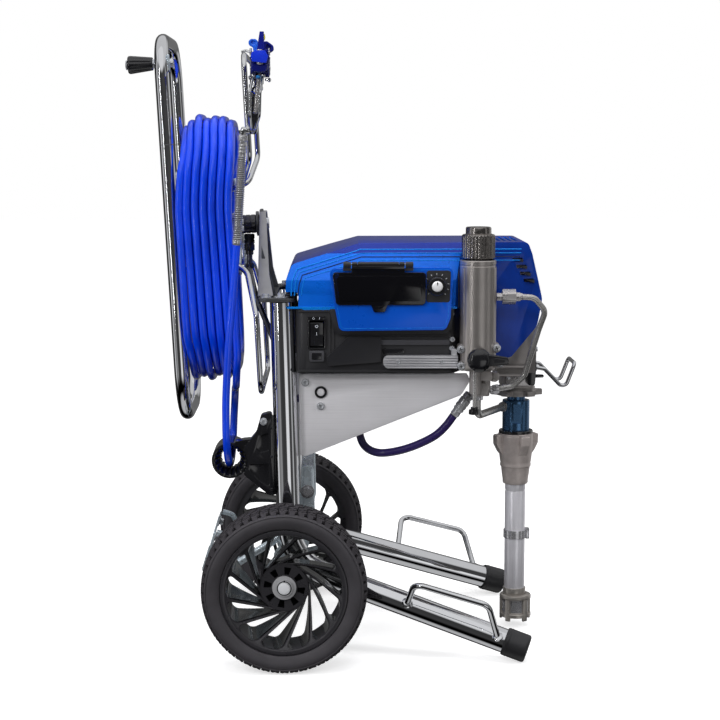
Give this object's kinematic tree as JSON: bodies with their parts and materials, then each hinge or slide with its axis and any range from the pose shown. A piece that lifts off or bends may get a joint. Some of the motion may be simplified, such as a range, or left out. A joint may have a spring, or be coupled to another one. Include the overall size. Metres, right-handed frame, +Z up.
{
  "type": "airless paint sprayer",
  "caption": "Wheeled airless paint sprayer with motor-driven piston pump, filter and prime valve, and a turning reel that carries a coiled spray hose and a stored spray gun.",
  "frame": {"origin": "on the floor, under the middle of the overall box measured without the free spray hose", "axes": "+Z up; +X forward, from the wheels and hose reel towards the pump; +Y to the cart's left, so the control panel faces -Y"},
  "size_m": [0.7159, 0.57, 0.9715],
  "materials": {
    "chromed_tube": "bright chrome plating",
    "zinc_steel": "zinc plated sheet and rod",
    "brushed_plate": "brushed sheet",
    "bracket_steel": "black powder coat",
    "bright_steel": "machined bright",
    "black_rubber": "moulded",
    "tyre_rubber": "moulded tread",
    "black_plastic": "fine moulded texture",
    "rim_plastic": "satin moulding",
    "blue_hose": "smooth nylon hose",
    "indigo_hose": "smooth nylon hose",
    "gun_metal": "cast and satin polished",
    "blue_plastic": "gloss moulding",
    "shroud_blue": "blue with metallic fleck, clear gloss",
    "smoked_clear": "smoked clear plastic",
    "screen_frame": "satin",
    "button_grey": "satin",
    "heat_sink_alu": "extruded and anodised",
    "board": "green circuit board",
    "cast_grey": "cast and painted grey",
    "housing_cast": "die cast, bead blasted",
    "motor_black": "dark paint",
    "rotor_steel": "laminated steel and copper",
    "gear_steel": "hobbed and oiled",
    "sleeve_blue": "blue anodised",
    "cylinder_bronze": "cast, brownish grey",
    "suction_alu": "satin anodised tube",
    "strainer_steel": "stainless steel mesh",
    "filter_mesh": "woven stainless mesh",
    "plated_line": "satin plated steel line and brass-nickel fittings"
  },
  "bodies": {
    "cart": {"frame_tube_right": "chromed_tube", "frame_tube_left": "chromed_tube", "axle": "bright_steel", "axle_carrier": "zinc_steel", "foot_caps": "black_rubber", "leg_handles": "chromed_tube", "rear_step": "zinc_steel", "side_plates": "brushed_plate", "reel_bracket": "bracket_steel", "hose_guide": "black_plastic", "wheel_retainers": "bright_steel", "lower_housing": "black_plastic", "shroud": "shroud_blue", "control_panel": "shroud_blue", "display_unit": "screen_frame", "heat_sink": "heat_sink_alu", "control_board": "board", "cord_gland": "black_plastic", "motor_stator": "motor_black", "drive_housing": "housing_cast", "pail_hook": "chromed_tube", "pump_sleeve": "sleeve_blue", "pump_cylinder": "cylinder_bronze", "suction_tube": "suction_alu", "strainer": "strainer_steel", "filter_manifold": "cast_grey", "filter_element": "filter_mesh", "fluid_tubes": "plated_line", "feed_hose": "indigo_hose"},
    "wheel_right": {"tyre_right": "tyre_rubber", "rim_right": "rim_plastic", "bushes_right": "bright_steel"},
    "wheel_left": {"tyre_left": "tyre_rubber", "rim_left": "rim_plastic", "bushes_left": "bright_steel"},
    "reel": {"reel_hoop": "chromed_tube", "reel_core": "chromed_tube", "reel_wires": "chromed_tube", "reel_hub": "bracket_steel", "hose_coil": "blue_hose", "hose_run": "blue_hose", "hose_end": "bright_steel", "gun_body": "gun_metal", "tip_guard": "blue_plastic"},
    "crank_knob": {"crank_knob": "black_plastic"},
    "gun_trigger": {"gun_trigger": "black_plastic"},
    "spray_tip": {"spray_tip": "blue_plastic"},
    "gun_swivel": {"gun_swivel": "bright_steel"},
    "display_door": {"display_door": "smoked_clear"},
    "button_left": {"button_left": "button_grey"},
    "button_right": {"button_right": "button_grey"},
    "pressure_knob": {"pressure_knob": "black_plastic"},
    "power_rocker": {"power_rocker": "black_plastic"},
    "motor_rotor": {"motor_rotor": "rotor_steel"},
    "drive_gear": {"drive_gear": "gear_steel"},
    "con_rod": {"con_rod": "gear_steel"},
    "pump_rod": {"pump_rod": "bright_steel"},
    "intake_ball": {"intake_ball": "bright_steel"},
    "filter_cap": {"filter_cap": "cast_grey"},
    "prime_valve": {"prime_valve": "black_plastic"}
  },
  "joints": [
    {"name": "wheel_right_spin", "type": "hinge", "parent": "cart", "child": "wheel_right", "pos_m": [-0.1135, -0.242, 0.127], "axis": [0, 1, 0], "continuous": true},
    {"name": "wheel_left_spin", "type": "hinge", "parent": "cart", "child": "wheel_left", "pos_m": [-0.1135, 0.242, 0.127], "axis": [0, 1, 0], "continuous": true},
    {"name": "reel_turn", "type": "hinge", "parent": "cart", "child": "reel", "pos_m": [-0.1725, 0, 0.671], "axis": [0.9986, 0, 0.0523], "range_deg": [-45, 45], "deforming": ["hose_run"]},
    {"name": "crank_knob_spin", "type": "hinge", "parent": "reel", "child": "crank_knob", "pos_m": [-0.33475, -0.1125, 0.92185], "axis": [0.9986, 0, 0.0523], "continuous": true},
    {"name": "trigger_pull", "type": "hinge", "parent": "reel", "child": "gun_trigger", "pos_m": [-0.1455, -0.205, 0.912], "axis": [1, 0, 0], "range_deg": [0, 12], "stiffness_Nm_per_rad": 0.6, "springref_deg": -8.59},
    {"name": "spray_tip_turn", "type": "hinge", "parent": "reel", "child": "spray_tip", "pos_m": [-0.1455, -0.2505, 0.926], "axis": [0, 0, 1], "range_deg": [0, 180]},
    {"name": "gun_swivel_spin", "type": "hinge", "parent": "reel", "child": "gun_swivel", "pos_m": [-0.175, -0.17167, 0.8084], "axis": [0.067, -0.0298, 0.9973], "continuous": true},
    {"name": "door_lift", "type": "hinge", "parent": "cart", "child": "display_door", "pos_m": [0.031, -0.1786, 0.6168], "axis": [-1, 0, 0], "range_deg": [0, 110]},
    {"name": "button_left_press", "type": "slide", "parent": "cart", "child": "button_left", "axis": [0, 1, 0], "range_m": [0, 0.0012], "stiffness_N_per_m": 400, "springref_m": -0.001},
    {"name": "button_right_press", "type": "slide", "parent": "cart", "child": "button_right", "axis": [0, 1, 0], "range_m": [0, 0.0012], "stiffness_N_per_m": 400, "springref_m": -0.001},
    {"name": "pressure_knob_turn", "type": "hinge", "parent": "cart", "child": "pressure_knob", "pos_m": [0.1213, -0.185, 0.5837], "axis": [0, -1, 0], "range_deg": [0, 270]},
    {"name": "power_rocker_tilt", "type": "hinge", "parent": "cart", "child": "power_rocker", "pos_m": [-0.0638, -0.148, 0.5065], "axis": [1, 0, 0], "range_deg": [-8, 8]},
    {"name": "drive_gear_spin", "type": "hinge", "parent": "cart", "child": "drive_gear", "pos_m": [0.1865, 0, 0.515], "axis": [1, 0, 0], "continuous": true},
    {"name": "motor_rotor_spin", "type": "hinge", "parent": "cart", "child": "motor_rotor", "pos_m": [0.0865, 0.04737, 0.555], "axis": [1, 0, 0], "continuous": true},
    {"name": "pump_rod_stroke", "type": "slide", "parent": "cart", "child": "pump_rod", "axis": [0, 0, 1], "range_m": [0, 0.035]},
    {"name": "con_rod_swing", "type": "hinge", "parent": "pump_rod", "child": "con_rod", "pos_m": [0.2635, 0, 0.4455], "axis": [1, 0, 0], "range_deg": [-15, 15]},
    {"name": "intake_ball_lift", "type": "slide", "parent": "cart", "child": "intake_ball", "axis": [0, 0, 1], "range_m": [0, 0.003]},
    {"name": "filter_cap_turn", "type": "hinge", "parent": "cart", "child": "filter_cap", "pos_m": [0.187, -0.15, 0.64], "axis": [0, 0, 1], "continuous": true},
    {"name": "prime_valve_turn", "type": "hinge", "parent": "cart", "child": "prime_valve", "pos_m": [0.186, -0.19, 0.4705], "axis": [0, 1, 0], "range_deg": [0, 90]}
  ],
  "couplings": [
    {"joint": "motor_rotor_spin", "follows": "drive_gear_spin", "ratio": -4.1667}
  ]
}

=====

#### What you need to do:
Within the material above, find the lines that contain the word "from"; copy them.

#### The reply:
Give this object's kinematic tree as JSON: bodies with their parts and materials, then each hinge or slide with its axis and any range from the pose shown. A piece that lifts off or bends may get a joint. Some of the motion may be simplified, such as a range, or left out. A joint may have a spring, or be coupled to another one. Include the overall size. Metres, right-handed frame, +Z up.
  "frame": {"origin": "on the floor, under the middle of the overall box measured without the free spray hose", "axes": "+Z up; +X forward, from the wheels and hose reel towards the pump; +Y to the cart's left, so the control panel faces -Y"},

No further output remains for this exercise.